Gallego wants to capitalize on that, bringing more high-wage jobs and attracting suppliers for TSMC under construction in northwest Phoenix. She also says she wants to address affordable housing and homelessness. But her sway and ability to build a coalition on council is at times hamstrung by four city councilmembers whom she doesn't always see eye-to-eye with.

Frustrations have percolated on issues related to police pay and oversight, labor union disputes and wage standards, for example. Often, Garcia, Pastor, Guardado and Ansari coalesce on a position, leaving Gallego on the outs or forcing her to become the deciding vote on controversial issues.

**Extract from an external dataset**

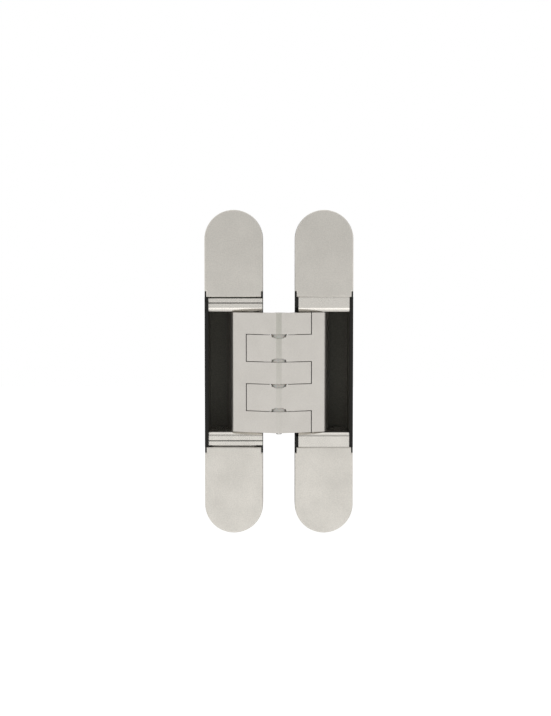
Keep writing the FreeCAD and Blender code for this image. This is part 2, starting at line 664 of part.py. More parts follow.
def blockSolid(face, frontEnd, inside):
    """A top end block in the frame leaf: it holds the pivot pin, guides a slide bush and reaches under the cover.

    Its front, down to the back of the cover, ends at frontEnd, and reaches to inside on the knuckle's side.
    """
    half = cavityHalf - size["blockSide"]
    under = size["coverThick"] + size["coverPlay"]
    front = under + size["lipChamfer"] + size["coverPlay"]
    body = box(-half, half, front, size["blockDeep"], size["blockStart"], size["blockEnd"])
    body = body.makeFillet(size["cavityCorner"], [edge for edge in body.Edges if cornerEdge(edge)])
    nose = box(-half, inside, face, front, size["blockStart"], frontEnd)
    nose = nose.makeChamfer(size["lipChamfer"], [edge for edge in nose.Edges if lipEdge(edge, face)])
    body = body.fuse(nose)
    tongueBack = size["tongueFace"] + size["tongueThick"]
    tongueHalf = size["tongueHalf"]
    tongue = box(-tongueHalf, tongueHalf, size["tongueFace"], tongueBack, size["blockEnd"] - 2, size["tongueEnd"])
    tongue = tongue.makeFillet(size["tongueCorner"], [edge for edge in tongue.Edges if tipEdge(edge)])
    solid = body.fuse(tongue).removeSplitter()
    pivot = FreeCAD.Vector(size["pivotAcross"], pivotDepth, 0)
    solid = solid.cut(rod(pivot, size["pivotRadius"], size["blockStart"] - 1, size["slideBushEnd"]))
    return solid.cut(slotSolid(size["blockStart"] - 1, size["slideBushEnd"] + size["blockGap"], size["slotPlay"]))


def cornerEdge(edge):
    return edge.BoundBox.YLength > 5 and liesAt(edge, "Z", size["blockEnd"])


def lipEdge(edge, face):
    return liesAt(edge, "Z", size["blockStart"]) and liesAt(edge, "Y", face)


def tipEdge(edge):
    return liesAt(edge, "Z", size["tongueEnd"]) and edge.BoundBox.YLength > 1


def frameBlock(sign):
    """A frame block: a groove across its face, and a slotted tongue that the clamp screw holds at a height."""
    face = size["coverThick"] + size["coverPlay"]
    inside = leafHalf - size["blockInset"]
    solid = blockSolid(face, size["coverEdge"] - size["coverGap"], inside)
    grooveEnd = size["grooveAt"] + size["grooveWide"]
    solid = solid.cut(box(-leafHalf, leafHalf, face - 1, face + size["grooveDeep"], size["grooveAt"], grooveEnd))
    reach = size["clampRadius"] + size["clampPlay"]
    travel = size["heightTravel"] + size["clampPlay"]
    yLow = size["tongueFace"] - 1
    yHigh = size["tongueFace"] + size["tongueThick"] + 1
    slot = box(-reach, reach, yLow, yHigh, size["clampAt"] - travel, size["clampAt"] + travel)
    for way in (1, -1):
        end = FreeCAD.Vector(0, yLow, size["clampAt"] + way * travel)
        slot = slot.fuse(Part.makeCylinder(reach, yHigh - yLow, end, FreeCAD.Vector(0, 1, 0)))
    return toEnd(sign, solid.cut(slot))


def doorBlock(sign):
    """A door block: plain, nearly level with its cover, with a bore for the depth screw in its tongue."""
    solid = blockSolid(size["doorBlockFace"], size["coverEdge"] - size["coverPlay"], cavityHalf - size["blockSide"])
    start = FreeCAD.Vector(0, size["tongueFace"] - 1, size["clampAt"])
    through = size["tongueThick"] + 2
    bore = Part.makeCylinder(size["clampRadius"] + size["runningFit"], through, start, FreeCAD.Vector(0, 1, 0))
    return toLeaf(doorSide, toEnd(sign, solid.cut(bore)))


for name, sign in (("top", 1), ("bottom", -1)):
    addFeature(f"frame_block_{name}", frameBlock(sign))
    addFeature(f"door_block_{name}", doorBlock(sign))


def addTube(label, point, radius, bore, low, high):
    """A round piece along Z between two heights given as expressions, with a bore through it where one is given."""
    outer = doc.addObject("Part::Cylinder", f"{label}Outer")
    outer.Placement = FreeCAD.Placement(FreeCAD.Vector(point.x, point.y, 0), FreeCAD.Rotation())
    outer.setExpression("Radius", cell(radius))
    outer.setExpression("Height", cell(f"( {high} ) - ( {low} )"))
    outer.setExpression("Placement.Base.z", cell(low))
    doc.recompute()
    if not bore:
        return keep(outer, label)
    inner = doc.addObject("Part::Cylinder", f"{label}Inner")
    inner.Placement = outer.Placement
    inner.setExpression("Radius", cell(bore))
    inner.setExpression("Height", cell(f"( {high} ) - ( {low} )"))
    inner.setExpression("Placement.Base.z", cell(low))
    cut = doc.addObject("Part::Cut", f"{label}Cut")
    cut.Base = outer
    cut.Tool = inner
    doc.recompute()
    return keep(cut, label)


# Pins along Z
framePivot = place(frameSide, *pivotFromCentre)
doorPivot = place(doorSide, *pivotFromCentre)
frameSlide = place(frameSide, *slideFromCentre)
doorSlide = place(doorSide, *slideFromCentre)
addTube("frame_pivot_pin", framePivot, "pivotRadius", None, "-1 * pinEnd", "pinEnd")
addTube("door_pivot_pin", doorPivot, "pivotRadius", None, "-1 * pinEnd", "pinEnd")
addTube("frame_slide_pin", frameSlide, "slideRadius", None, "-1 * slideBushEnd", "slideBushEnd")
addTube("door_slide_pin", doorSlide, "slideRadius", None, "-1 * slideBushEnd", "slideBushEnd")

centre = place(frameSide, 0, 0)
shank = rod(centre, size["centreRadius"], -size["armHalf"], size["armHalf"] - size["centreSunk"])
headEnd = -size["armHalf"] - size["centreHeadOut"]
head = rod(centre, size["centreHeadRadius"], headEnd, -size["armHalf"])
head = head.makeChamfer(size["centreHeadChamfer"], [edge for edge in head.Edges if liesAt(edge, "Z", headEnd)])
addFeature("centre_pin", shank.fuse(head).removeSplitter())

# Bushes pressed on the slide pins' ends, which run in the blocks' slots
for leaf, point in (("frame", frameSlide), ("door", doorSlide)):
    label = f"{leaf}_slide_bush"
    addTube(f"{label}_top", point, "slideBushRadius", "slideRadius", "slideBushStart", "slideBushEnd")
    addTube(f"{label}_bottom", point, "slideBushRadius", "slideRadius", "-1 * slideBushEnd", "-1 * slideBushStart")

# Bushes on the pivot pins, one in each finger
for leaf, point, rows in (("frame", framePivot, twoRows), ("door", doorPivot, threeRows)):
    for number, (low, high) in enumerate(rows, start=1):
        addTube(f"{leaf}_pivot_bush_{number}", point, "bushRadius", "pivotRadius + runningFit", low, high)

# Washers on the centre pin, in the seats of the two-finger arm
number = 0
for low, high in twoRows:
    for ends in ((f"{low} - rowSlit", f"{low} + washerThick"), (f"{high} - washerThick", f"{high} + rowSlit")):
        number += 1
        addTube(f"centre_washer_{number}", centre, "washerRadius", "centreRadius + runningFit", *ends)


def screwSolid(side, sign):
    """A screw along Y with a flat head on the tongue and a hexagon recess."""
    back = FreeCAD.Vector(0, 1, 0)
    seat = FreeCAD.Vector(0, size["tongueFace"], size["clampAt"])
    shank = Part.makeCylinder(size["clampRadius"], size["clampLong"], seat, back)
    headStart = FreeCAD.Vector(0, size["tongueFace"] - size["clampHeadThick"], size["clampAt"])
    head = Part.makeCylinder(size["clampHeadRadius"], size["clampHeadThick"], headStart, back)
    corners = []
    for number in range(7):
        angle = math.radians(60 * number)
        x = size["driveRadius"] * math.cos(angle)
        z = size["clampAt"] + size["driveRadius"] * math.sin(angle)
        corners.append(FreeCAD.Vector(x, headStart.y, z))
    drive = Part.Face(Part.makePolygon(corners)).extrude(FreeCAD.Vector(0, size["driveDeep"], 0))
    return toLeaf(side, toEnd(sign, shank.fuse(head).cut(drive).removeSplitter()))


for name, sign in (("top", 1), ("bottom", -1)):
    addFeature(f"frame_clamp_screw_{name}", screwSolid(frameSide, sign))
    addFeature(f"door_depth_screw_{name}", screwSolid(doorSide, sign))

doc.recompute()
for feature in doc.Objects:
    if {"Invalid", "Error"} & set(feature.State):
        raise ValueError(f"{feature.Label} failed: {feature.State}")
for feature in parts:
    if feature.Shape.isNull() or not feature.Shape.isValid():
        raise ValueError(f"{feature.Label} has no valid shape")
os.makedirs("parts", exist_ok=True)
for feature in parts:
    feature.Shape.exportStep(f"parts/{feature.Label}.step")
    print(feature.Label, len(feature.Shape.Solids), round(feature.Shape.Volume, 1))
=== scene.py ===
import math
import bmesh
import bpy
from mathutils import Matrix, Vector


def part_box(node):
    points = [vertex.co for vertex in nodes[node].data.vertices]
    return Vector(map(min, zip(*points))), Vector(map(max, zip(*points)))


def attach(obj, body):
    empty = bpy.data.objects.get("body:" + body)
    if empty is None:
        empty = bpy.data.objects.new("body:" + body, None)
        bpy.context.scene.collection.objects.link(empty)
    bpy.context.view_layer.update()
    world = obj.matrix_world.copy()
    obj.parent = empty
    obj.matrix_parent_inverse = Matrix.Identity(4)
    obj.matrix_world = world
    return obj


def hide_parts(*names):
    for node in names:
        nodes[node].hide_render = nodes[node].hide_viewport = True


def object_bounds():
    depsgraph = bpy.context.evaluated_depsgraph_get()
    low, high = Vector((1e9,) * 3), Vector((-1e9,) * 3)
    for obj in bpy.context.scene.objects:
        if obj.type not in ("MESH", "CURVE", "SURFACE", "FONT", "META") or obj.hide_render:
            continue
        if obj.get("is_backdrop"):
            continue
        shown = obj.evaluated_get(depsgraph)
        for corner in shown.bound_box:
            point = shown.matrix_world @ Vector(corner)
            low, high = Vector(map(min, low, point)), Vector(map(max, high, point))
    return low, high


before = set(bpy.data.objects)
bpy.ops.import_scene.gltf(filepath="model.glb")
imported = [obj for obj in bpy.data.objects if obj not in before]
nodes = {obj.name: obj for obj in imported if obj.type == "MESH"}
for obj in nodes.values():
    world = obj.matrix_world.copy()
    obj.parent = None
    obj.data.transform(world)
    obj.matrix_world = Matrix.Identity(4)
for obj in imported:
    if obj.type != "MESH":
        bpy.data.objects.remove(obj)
cadLow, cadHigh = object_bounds()
scene = bpy.context.scene
print("loaded", len(nodes), "pieces")


def mm(value):
    return value / 1000


# Shader helpers

def makeGroup(name, inputs, outputs, kind="ShaderNodeTree"):
    tree = bpy.data.node_groups.new(name, kind)
    for label, socketKind, default in inputs:
        socket = tree.interface.new_socket(label, in_out="INPUT", socket_type=socketKind)
        if default is not None:
            socket.default_value = default
    for label, socketKind in outputs:
        tree.interface.new_socket(label, in_out="OUTPUT", socket_type=socketKind)
    return tree, tree.nodes.new("NodeGroupInput"), tree.nodes.new("NodeGroupOutput")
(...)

Meanwhile, Garcia has criticized the mayor for not communicating clear policy priorities and plans to reduce homelessness. He has also suggested Gallego is backing Hodge Washington because she envies his work in a district that she formerly represented as a councilmember.

Scheel, Hodge Washington's consultant, later suggested the councilmembers' attendance perhaps wasn't a clear-cut ethical faux pas.

"Upon further review, it seems like a bit of a muddle. Some attendees donated, others didn’t. Some endorsed, some didn’t. Some look like *legitimate* economic development folks, others not so much," he said to The Republic in an email.

Still, he believes the attendance contradicted the city's ethics policy. "That’s why Kesha (Hodge Washington) is demanding that Garcia pay the City for the value of the tickets," he wrote.